Миша тоже пытался восстановить картину несчастного случая. Причиной всего, конечно, была водка, но тем не менее многое казалось странным. Тело с перебитой ступней нашли в сарае. Рядом лежала тяпка, но дощатый пол в сарае не поврежден. Первая версия следствия была такой: пострадавший, вероятно, спрятал в сарае заначку, пытался отогнуть доски тяпкой, но ударил себя по ноге – пьяный же был. Удар оказался роковым. Следствие закрыли, вынеся заключение, что смерть наступила в результате несчастного случая. Но пару дней спустя после того, как сарай осмотрела милиция, Миша нашел на внешней стороне двери следы крови. Выходит, отец вошел в сарай, уже истекая кровью, но нигде в саду следов не нашлось – все смыла майская гроза, разыгравшаяся в ту злополучную ночь.

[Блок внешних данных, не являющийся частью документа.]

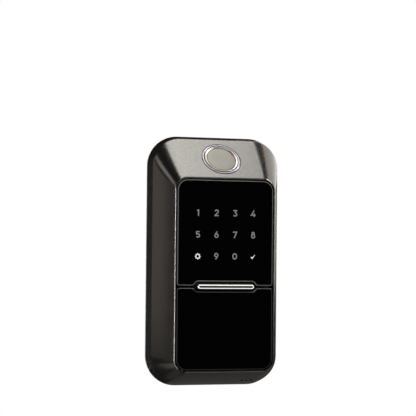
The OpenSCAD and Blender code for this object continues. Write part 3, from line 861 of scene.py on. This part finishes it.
def make_camera():
    yaw, pitch, roll = math.radians(17.88), math.radians(-1.88), math.radians(0.55)
    distance = 0.8318
    target = Vector((-6.81, -15.43, 62.37)) * MM
    forward = Vector((math.sin(yaw) * math.cos(pitch), math.cos(yaw) * math.cos(pitch),
                      -math.sin(pitch)))
    right = Vector((math.cos(yaw), -math.sin(yaw), 0))
    up = right.cross(forward)
    right, up = (right * math.cos(roll) + up * math.sin(roll),
                 up * math.cos(roll) - right * math.sin(roll))
    data = bpy.data.cameras.new("camera")
    data.sensor_width = 36
    data.lens = 137.7
    camera = bpy.data.objects.new("camera", data)
    bpy.context.scene.collection.objects.link(camera)
    turn = Matrix((right, up, -forward)).transposed().to_4x4()
    camera.matrix_world = Matrix.Translation(target - forward * distance) @ turn
    bpy.context.scene.camera = camera


def softbox(name, place, target, size, radiance, color):
    """A rectangular lamp that the camera does not see; without a target it faces straight down."""
    data = bpy.data.lights.new(name, "AREA")
    data.shape = "RECTANGLE"
    data.size, data.size_y = size
    data.energy = radiance * math.pi * size[0] * size[1]
    data.color = color
    lamp = bpy.data.objects.new(name, data)
    bpy.context.scene.collection.objects.link(lamp)
    lamp.location = place
    lamp.visible_camera = False
    if target:
        aim(lamp, target)


def make_world():
    """White behind the lock; dim grey for everything that the surfaces reflect."""
    world = bpy.data.worlds.new("studio")
    bpy.context.scene.world = world
    world.use_nodes = True
    nodes, links = world.node_tree.nodes, world.node_tree.links
    nodes.clear()
    out = nodes.new("ShaderNodeOutputWorld")
    seen, unseen = nodes.new("ShaderNodeBackground"), nodes.new("ShaderNodeBackground")
    seen.inputs["Color"].default_value = (1, 1, 1, 1)
    seen.inputs["Strength"].default_value = 1.0
    unseen.inputs["Color"].default_value = (0.80, 0.78, 0.75, 1)
    unseen.inputs["Strength"].default_value = 0.014
    swap, path = nodes.new("ShaderNodeMixShader"), nodes.new("ShaderNodeLightPath")
    links.new(path.outputs["Is Camera Ray"], swap.inputs[0])
    links.new(unseen.outputs[0], swap.inputs[1])
    links.new(seen.outputs[0], swap.inputs[2])
    links.new(swap.outputs[0], out.inputs["Surface"])


def make_floor():
    """A large pale floor well below the lock."""
    s = Shader("stage_pale", (0.92, 0.92, 0.92), roughness=0.9)
    s.glow((1, 1, 1), 1.0)
    mesh = bpy.data.meshes.new("floor")
    reach, level = 6.0, -1.0
    corners = [(-reach, -reach), (reach, -reach), (reach, reach), (-reach, reach)]
    mesh.from_pydata([(x, y, level) for x, y in corners], [], [(0, 1, 2, 3)])
    mesh.materials.append(s.material)
    floor = bpy.data.objects.new("floor", mesh)
    bpy.context.scene.collection.objects.link(floor)
    floor.visible_glossy = False
    floor.visible_diffuse = False


def panel_light(name, azimuth, elevation, distance, size, radiance, color):
    """A softbox seen from the lock at an azimuth (0 is the front, + to the right) and elevation."""
    az, el = math.radians(azimuth), math.radians(elevation)
    direction = Vector((math.sin(az) * math.cos(el), -math.cos(az) * math.cos(el), math.sin(el)))
    middle = Vector((0, -0.012, 0.035))
    softbox(name, middle + direction * distance, middle, size, radiance, color)


# Each lamp: name, azimuth, elevation, distance, size, radiance, colour
WHITE, CREAM, PEACH, NEUTRAL = (1, 1, 1), (1.0, 0.95, 0.9), (1.0, 0.88, 0.80), (0.99, 1.0, 0.98)
LAMPS = [
    # Seen in the slopes and walls on the right
    ("right_back_box", 120, 26, 0.9, (0.80, 0.95), 1.9, (1.0, 0.94, 0.89)),
    ("back_box", 187, -8, 1.1, (0.66, 0.5), 4.6, WHITE),
    ("low_right_box", 116, -30, 0.9, (0.5, 0.27), 0.9, (1.0, 0.93, 0.88)),
    # Seen in the slope and the wall on the left
    ("left_back_box", -122, 10, 0.9, (0.26, 0.5), 0.45, PEACH),
    ("left_streak", -98, 28, 0.9, (0.22, 0.22), 1.5, (1.0, 0.96, 0.92)),
    # The bright lines along the rim: on the left, round the lower left corner, at the upper right corner
    ("left_strip", -84, -2, 0.9, (0.12, 0.45), 28, WHITE),
    ("left_strip_low", -86, -40, 0.9, (0.12, 0.72), 12.0, WHITE),
    ("right_high_card", 66, 40, 0.9, (0.26, 0.36), 13.0, WHITE),
    # Seen in the lower slope and its two corners
    ("low_left_card", -112, -35, 0.9, (0.35, 0.34), 0.40, CREAM),
    ("low_corner_card", -142, -59, 0.9, (0.75, 0.28), 0.115, (1.0, 0.96, 0.92)),
    ("low_card", 102, -70, 0.5, (0.3, 0.2), 1.0, WHITE),
    ("low_back_card", 150, -38, 0.8, (0.55, 0.5), 0.09, (1.0, 0.97, 0.94)),
    # Fill for other views of the front and for the key compartment
    ("left_fill", -44, 4, 1.0, (0.45, 0.6), 0.9, WHITE),
    ("right_fill", 52, 6, 1.0, (0.45, 0.6), 1.1, WHITE),
    ("front_top_card", 0, 34, 1.0, (0.7, 0.35), 1.3, WHITE),
]


def make_lights():
    softbox("top_box", (0.025, -0.08, 0.75), None, (0.53, 0.50), 4.0, NEUTRAL)
    softbox("top_box_left", (-0.01, -0.08, 0.76), None, (0.46, 0.50), 1.0, NEUTRAL)
    for lamp in LAMPS:
        panel_light(*lamp)


make_camera()
make_world()
make_floor()
make_lights()
dress_nodes()
make_housing()
make_touch_glass()
make_cover_lens()
make_key_symbols()
make_lock_bar()
make_reader()

bpy.context.scene.view_settings.view_transform = "Standard"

Спустя еще несколько дней, Клава пристала к сыну с расспросами о книге. Она перерыла все в квартире и на даче. Была уверена: книга – это тайник, в котором спрятаны дедовы деньги и фамильные ценности. Может, Миша знает что? Услышав в ответ, что сын не в курсе, погрозила ему пальцем и предупредила: «Смотри у меня!», но Миша действительно ничего не знал. Дед когда-то рассказывал ему о книге, которая стала причиной бабушкиной болезни и смерти, но подробности он опустил. А дедовы предсмертные слова постепенно выветрились из головы.
«Черный май», как назвал его Миша, подходил к концу. Месяц выдался дождливым, грозовым, ветреным. Казалось, природа старается смыть беды, навалившиеся на их семью, но самая страшная буря разыгралась в последний майский день, ударив по самому больному – по Асе.
Последний раз Миша видел Асю и ее маму Таню с Вениамином на похоронах отца. Ему показалось, что между Асиными родителями размолвка: они не разговаривали и даже не смотрели друг на друга. Таня выглядела плохо, пила сердечные капли. Ася была бледнее, чем обычно, а Вениамин казался растерянным и напряженным. На следующий день после похорон Ася собиралась приехать, но даже не позвонила, а когда позвонила, то прорыдала в трубку, что мамы больше нет, что она умерла от сердечного приступа. Такое и в страшном сне невозможно было представить – цепочка смертей продолжилась, а ведь только что двоих похоронили. Миша и Клава поехали в дом Карпинской. Таню уже увезли в морг, ее комната была пуста. Возле кровати стоял большой букет ландышей. У Миши застрял комок в горле: он вспомнил, что Татьяна Николаевна очень любила ландыши и песню про них: «Ландыши, ландыши, светлого мая привет» – да какой уж тут, к черту, светлый…
Ася сидела в спальне, запершись, а Вениамин разбирал коробки и чемоданы со своими вещами. Для чего он их упаковал и куда, собственно, собирался перевозить, было непонятно.